Conventions vary, so does that mean they're not conventions?

Traditionally the larger sub-surface Underground stock was just letters; I can remember CO/CP, meaning C(onverted) O and P stock, then R stock and there had been Q stock which was really just lumping a lot of odd stuff together. After that the intended introduction date was added and the alphabet started again, so we had A60/62, C69 and C77 then D78. B possibly got missed out because C stock was initially for the Circle line (the second batch was the same but gave enough in total to use them interchangeably to Edgware Road on the District), then D was for the main District line. The latest trains run on all of the Met/Circle/District/H&C sub-surface lines so are S-stock (a nice touch as conveniently S was never reached the first time round, though T was), mostly 7 cars long (S7) but S8 (guess how long!) with a different seating layout for the Met.

The smaller "tube" trains tend just to be referred to as (say) "38 stock" (once on the Bakerloo and Northern lines, now everyone's idea of a traditional red Tube train) or "73 Tube stock", being the current almost worn out Piccadilly line stock.

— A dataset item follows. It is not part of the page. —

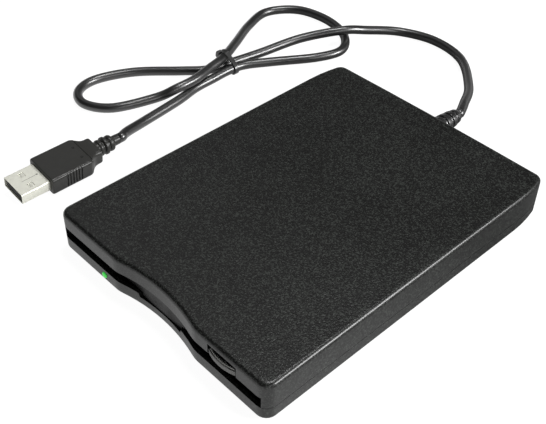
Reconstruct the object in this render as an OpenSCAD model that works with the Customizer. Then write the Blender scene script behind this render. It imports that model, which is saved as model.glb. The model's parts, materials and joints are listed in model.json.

The B for DLR (Docklands Light Railway) stock coincidentally hadn't been used in the current round of Underground trains and conveniently linked to Beckton depot, as well as many of them being built by Bombardier, so whatever is written elsewhere I suspect it was a combination of several factors. It's ultimately just a convenient shorthand and having a letter as well as numbers makes it more obvious that it's a reference to something rather than just a number; you can't just talk about a 38 or a 73 without adding some clarification.